Tips, deals, and advice on traveling the continent on a budget.

Tuesday, June 26, 2007

How to Open a Bed and Breakfast

Opening a bed and breakfast is a challenging task and not for everyone. If you've always dreamed of having your own B&B, make sure you know what's involved so your dream doesn't turn to a nightmare. Follow these steps:

1. Assess whether or not you have the personality to be a good B&B host. You need to be outgoing and friendly at all times. You need to be on call 24/7. Talk to some bed and breakfast owners. Ask about their day-to-day activities. Is this the kind of life you're prepared to lead?

2. Find a location that is not only a place you'd like to live and work, but is also a place visitors would come to. This might be in or near a popular tourist spot, or it might be an out-of-the-way corner where passers-through can stop for rest and good food. Make sure there is something distinctive and alluring about the surroundings.

3. Check the zoning laws in the area. Be aware that not all cities allow bed and breakfasts. You must also check if there are any food service restrictions. If you're remodeling or restoring an older building, make sure you comply with all local building codes. Your contractor should be handling this for you, but it's your responsibility, so check on him.

4. Create a business plan. You need to know as closely as possible, what your costs will be in order to set your prices. Talk to other bed and breakfast owners, who may be willing to share their numbers with you. You can also contact the American Bed and Breakfast Association (ABBA, or a similar organization in your country) for any guidelines they may have.

5. Determine the number of guests you'll have at any one time. If you have more than five guest rooms in the U.S., you'll have to comply with the Americans with Disabilities Act. This may entail installing wheelchair ramps and other handicap conveniences and providing handicap parking.

6. Check the competition in your chosen area. You'll need to set your prices to stay competitive and you may find a way to get an edge by offering services they don't.

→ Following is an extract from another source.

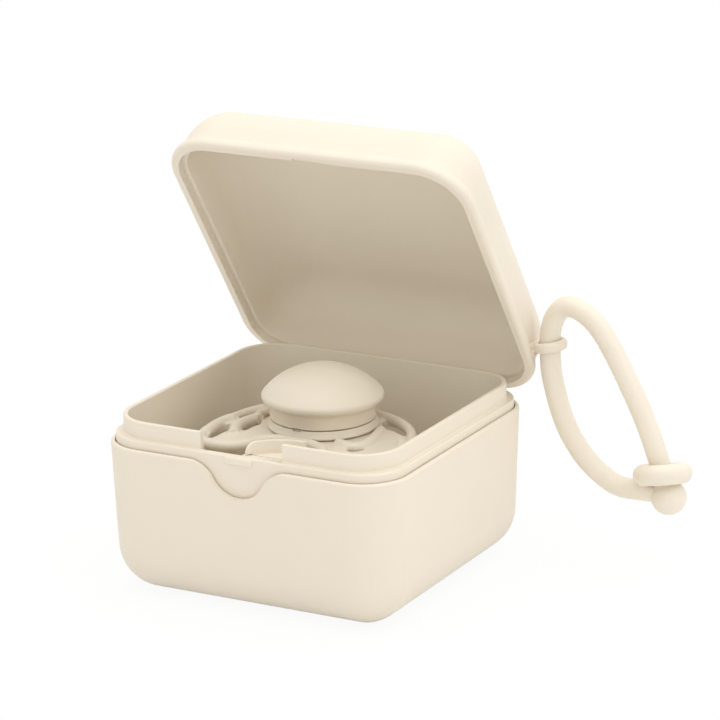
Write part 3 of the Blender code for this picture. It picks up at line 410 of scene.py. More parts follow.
def spin_profile(profile, steps, closed=False):
    """Turn a chain of (radius, height) points once round Z into a closed bmesh."""
    bm = bmesh.new()
    chain = [bm.verts.new((radius, 0.0, height)) for radius, height in profile]
    edges = [bm.edges.new(pair) for pair in zip(chain, chain[1:])]
    if closed:
        edges.append(bm.edges.new((chain[-1], chain[0])))
    bmesh.ops.spin(bm, geom=chain + edges, cent=(0, 0, 0), axis=(0, 0, 1),
                   angle=math.radians(360.0), steps=steps, use_merge=True)
    bmesh.ops.remove_doubles(bm, verts=bm.verts, dist=1e-6)
    return bm


def arc(centre_a, centre_b, radius, from_deg, to_deg, steps):
    """Points of an arc as pairs, from one angle to another."""
    angles = [math.radians(from_deg + (to_deg - from_deg) * i / steps) for i in range(steps + 1)]
    return [(centre_a + radius * math.cos(a), centre_b + radius * math.sin(a)) for a in angles]


def join_into(obj, other):
    """Add another object's mesh to this one, for a voxel skin to make one piece of them."""
    both = bmesh.new()
    both.from_mesh(obj.data)
    both.from_mesh(other.data)
    both.to_mesh(obj.data)
    both.free()
    bpy.data.objects.remove(other, do_unlink=True)


def melted(obj, voxel, rounds):
    """Wrap a roughly joined piece in a fine voxel skin and smooth it, so that its parts flow together."""
    skin = obj.modifiers.new("skin", "REMESH")
    skin.mode = "VOXEL"
    skin.voxel_size = voxel
    melt = obj.modifiers.new("melt", "SMOOTH")
    melt.factor = 0.5
    melt.iterations = rounds
    bake_modifiers(obj)


ball_radius = BALL_DIAMETER / 2
throat_deg = math.degrees(math.acos(THROAT_RADIUS / ball_radius))
ball_profile = arc(0.0, 0.0, ball_radius, -90.0, throat_deg, 26)
ball_profile[0] = (0.0, -ball_radius)
throat_z = ball_profile[-1][1]
strap_radius = STRAP_DIAMETER / 2
ball_profile += [(radius, throat_z + rise) for radius, rise in THROAT_FLARE]
ball_mesh = spin_profile(ball_profile, BALL_STEPS)
along_axis(ball_mesh, limb, ball_middle)
strap_ball = object_from_bmesh("strap_end_ball", ball_mesh)

bore_radius = strap_radius + BORE_CLEARANCE
seat = math.sqrt((ball_radius + SEAT_GAP + COLLAR_ROUNDING) ** 2 - (bore_radius + COLLAR_ROUNDING) ** 2)
half_height = COLLAR_HEIGHT / 2
arc_z = half_height - COLLAR_ROUNDING
collar_middle = ball_middle + limb * (seat + arc_z + COLLAR_ABOVE_SEAT)
collar_profile = []
for middle, height, start in ((COLLAR_DIAMETER / 2 - COLLAR_ROUNDING, -arc_z, -90.0),
                              (COLLAR_DIAMETER / 2 - COLLAR_ROUNDING, arc_z, 0.0),
                              (bore_radius + COLLAR_ROUNDING, arc_z, 90.0),
                              (bore_radius + COLLAR_ROUNDING, -arc_z, 180.0)):
    collar_profile += arc(middle, height, COLLAR_ROUNDING, start, start + 90.0, 10)
collar_mesh = spin_profile(collar_profile, COLLAR_STEPS, closed=True)
lean = math.radians(COLLAR_LEAN_DEG)
heading = math.radians(COLLAR_BACK_HEADING_DEG)
collar_up = Vector((-math.sin(lean), 0.0, math.cos(lean)))
collar_back = Vector((-math.sin(heading), math.cos(heading), 0.0))
collar_axis = (collar_up + collar_back * COLLAR_BACK_SHARE).normalized()
along_axis(collar_mesh, collar_axis, collar_middle)
strap_collar = object_from_bmesh("strap_end_collar", collar_mesh)
onward = (strap_line[-1] - strap_line[-2]).normalized()
stub_length = COLLAR_STUB_OVERLAP + SEAT_GAP + COLLAR_STUB_LENGTH
stub_mesh = bmesh.new()
bmesh.ops.create_cone(stub_mesh, cap_ends=True, segments=STUB_STEPS, radius1=strap_radius,
                      radius2=strap_radius, depth=stub_length)
along_axis(stub_mesh, onward, strap_line[-1] + onward * (stub_length / 2 - COLLAR_STUB_OVERLAP))
join_into(strap_collar, object_from_bmesh("collar_stub", stub_mesh))
melted(strap_collar, COLLAR_VOXEL, COLLAR_MELT_ROUNDS)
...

7. Be realistic about your marketing costs when creating your marketing plan. They can be expensive. Find ways to get free press – press releases, articles in travel magazines, editorial coverage of your special events, etc.

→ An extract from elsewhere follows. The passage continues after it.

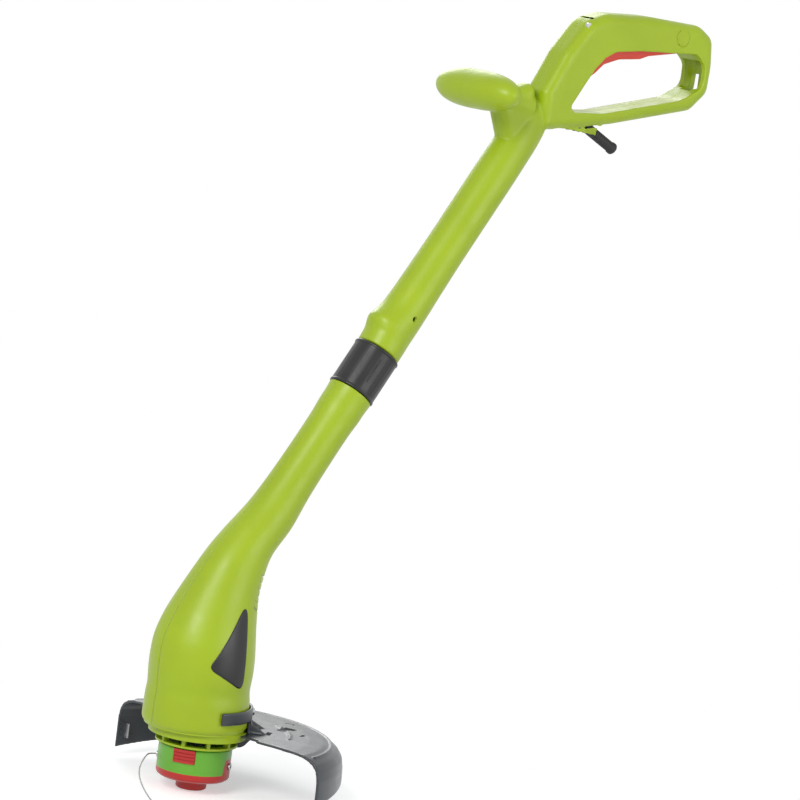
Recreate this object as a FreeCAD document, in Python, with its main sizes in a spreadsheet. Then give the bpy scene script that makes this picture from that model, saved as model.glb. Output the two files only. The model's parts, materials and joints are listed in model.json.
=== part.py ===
"""Corded string trimmer: telescopic-free straight shaft, swivel motor head and D-handle.

Frame: millimetres, +Z up along the spool axis, +X towards the operator's rear handle,
-Y the operator's left. The origin is the centre of the tap button's bottom face.
"""
import FreeCAD, Part
import math
import os
import Sketcher

from FreeCAD import Placement, Rotation, Vector

doc = FreeCAD.newDocument("StringTrimmer")
sheet = doc.addObject("Spreadsheet::Sheet", "Sizes")

SIZES = (
    # tap button and spool head
    ("button_radius", 14.5), ("button_height", 8.0), ("button_stem_radius", 9.0),
    ("tap_travel", 4.0), ("running_gap", 0.3), ("fit_gap", 0.05),
    ("cup_radius", 34.5), ("cup_wall", 2.4), ("cup_bottom", 19.0), ("cup_top", 43.5),
    ("cover_base_height", 11.0), ("cover_edge", 3.5), ("riser_top", 33.0), ("riser_width", 24.0),
    ("spool_radius", 27.5), ("spool_core_radius", 14.0), ("spool_flange", 1.6),
    ("latch_width", 21.0), ("latch_bottom", 29.5), ("latch_height", 12.6),
    ("latch_proud", 1.2), ("latch_travel", 2.0), ("line_exit_height", 26.0), ("line_radius", 0.7),
    # motor head
    ("flange_radius", 46.0), ("flange_bottom", 52.7), ("flange_top", 59.95),
    ("vent_radius", 38.5), ("vent_plate", 2.0), ("housing_radius", 49.6), ("housing_set_back", 5.0),
    ("housing_bottom", 60.2), ("shell_wall", 2.6), ("shaft_radius", 4.0), ("hub_radius", 9.0),
    ("can_radius", 30.0), ("can_wall", 1.8), ("can_bottom", 80.0), ("can_length", 66.0),
    ("armature_radius", 21.0), ("fan_radius", 37.0), ("fan_bottom", 62.5), ("fan_height", 12.0),
    ("bearing_radius", 11.0), ("bearing_height", 7.0),
    # shaft, collar and swivel
    ("lean_angle", 33.6), ("bend_height", 170.5), ("collar_distance", 270.2),
    ("shaft_length", 283.8), ("collar_radius", 23.4), ("collar_length", 47.0),
    ("collar_wall", 2.9), ("spigot_radius", 17.5), ("spigot_wall", 2.5), ("shaft_tube_radius", 20.2),
    # handle
    ("handle_width", 35.0), ("handle_edge", 8.0), ("handle_wall", 3.0), ("grip_length", 137.0),
    ("grip_thickness", 33.0), ("strap", 8.0), ("trigger_width", 18.0), ("trigger_angle", 6.0),
    ("front_grip_length", 115.0), ("front_grip_radius", 19.5), ("front_neck_radius", 15.0),
    ("sleeve_radius", 5.4), ("sleeve_bore", 3.6), ("sleeve_length", 30.0),
    ("sleeve_root", 10.0), ("clamp_height", 11.6),
    # guard
    ("guard_radius", 134.0), ("guard_wall", 2.6), ("guard_top", 59.9), ("guard_lip", 7.0),
    ("guard_aside", 8.0),
)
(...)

8. Put up a website and get your B&B listed in all the guides and directories. Keep an eye on the competition's advertising. What's working for them could work for you.

9. Hire staff as needed. At first you'll need a housekeeper for sure. As your bed and breakfast grows more popular, you may need to add a cook, a bartender, a waiter and a gardener.

10. It's a good idea to hire a reservation service, like B&B Midwest Reservations. This will not only reduce your workload, but it will eliminate the need to get and pay for a credit card merchant account and it will expose your B&B to a wider audience of potential future guests than you could do on your own. It's somewhat costly, so use your judgment and don't forget to take these fees into consideration when setting your prices.

11. Set up the rules of your bed and breakfast. Things to consider include hours of check-in and checkout, whether or not pets will be welcomed, cancellation and late arrival policies, whether children and smoking will be allowed.

12. Plan the details that will keep your guests returning – a good wine list, excellent food, spotless rooms, tours of local attractions and those special personal touches.

13. Join ABBA and other useful organizations like your local chamber of commerce. This will increase awareness of your business in the community.

Follow these steps carefully and turn your bed and breakfast dream into a reality.